Figure 3. Unifying characteristics of mechanotransduction disorders.

Altered cellular mechanotransduction signalling can be caused by changes in the extracellular environment (e.g., variation in the mechanical forces or deformations experienced by the tissue, or changes in extracellular matrix composition that affect its stiffness and biochemical properties), the cellular structure and organization, or elements of the mechanotransduction process itself. Changes in cellular structure and organization often result from inherited or de novo mutations in proteins that are part of the force generating machinery, the cytoskeletal network, or the nuclear envelope and interior. This category also includes transmembrane proteins involved in cell-cell or cell-ECM adhesion.

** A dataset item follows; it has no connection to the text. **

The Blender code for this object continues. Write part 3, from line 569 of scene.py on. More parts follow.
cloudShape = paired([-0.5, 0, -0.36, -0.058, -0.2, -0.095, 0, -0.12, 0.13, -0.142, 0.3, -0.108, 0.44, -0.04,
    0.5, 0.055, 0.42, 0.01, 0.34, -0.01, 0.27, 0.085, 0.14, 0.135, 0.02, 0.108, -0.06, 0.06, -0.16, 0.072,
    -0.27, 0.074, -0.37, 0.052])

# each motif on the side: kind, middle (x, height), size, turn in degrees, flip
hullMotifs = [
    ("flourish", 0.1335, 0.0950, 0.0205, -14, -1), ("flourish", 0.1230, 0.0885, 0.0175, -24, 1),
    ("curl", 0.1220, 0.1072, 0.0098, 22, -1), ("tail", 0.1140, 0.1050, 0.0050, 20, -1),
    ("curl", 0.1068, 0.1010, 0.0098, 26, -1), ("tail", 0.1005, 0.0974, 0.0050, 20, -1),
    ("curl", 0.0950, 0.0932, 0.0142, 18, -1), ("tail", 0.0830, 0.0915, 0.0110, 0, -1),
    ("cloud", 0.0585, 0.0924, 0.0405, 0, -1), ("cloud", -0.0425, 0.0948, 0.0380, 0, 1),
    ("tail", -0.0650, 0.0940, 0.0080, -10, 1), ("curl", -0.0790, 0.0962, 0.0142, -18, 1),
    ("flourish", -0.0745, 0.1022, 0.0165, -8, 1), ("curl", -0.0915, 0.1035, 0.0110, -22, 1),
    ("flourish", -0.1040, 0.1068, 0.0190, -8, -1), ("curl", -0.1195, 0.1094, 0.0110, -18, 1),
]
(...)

Abnormal function of these proteins can alter the intracellular force distribution and thus mechanotransduction signalling. In contrast, defects in the cellular mechanosensors can disturb mechanotransduction signalling even in the case of normal force distribution. Note that many proteins can fall into more than one category, as structural proteins could also have mechanosensing capabilities, and mechanotransduction signalling can in turn cause changes in cellular structure and organization and the extracellular environment. Importantly, mechanical activation often initiates multiple signalling pathways at once that can significantly overlap and cross-talk, making it more difficult to study specific pathways. Furthermore, several of the signalling pathways are often shared with “classical”, receptor-mediated pathways. For example, the mitogen-activated protein kinase (MAPK) pathway can be turned on by mechanical strain as well as by receptor-linked tyrosine kinases (e.g., epidermal growth factor receptor). Ultimately, excessive and prolonged disturbances in the normal mechanotransduction signalling can result in many disease conditions.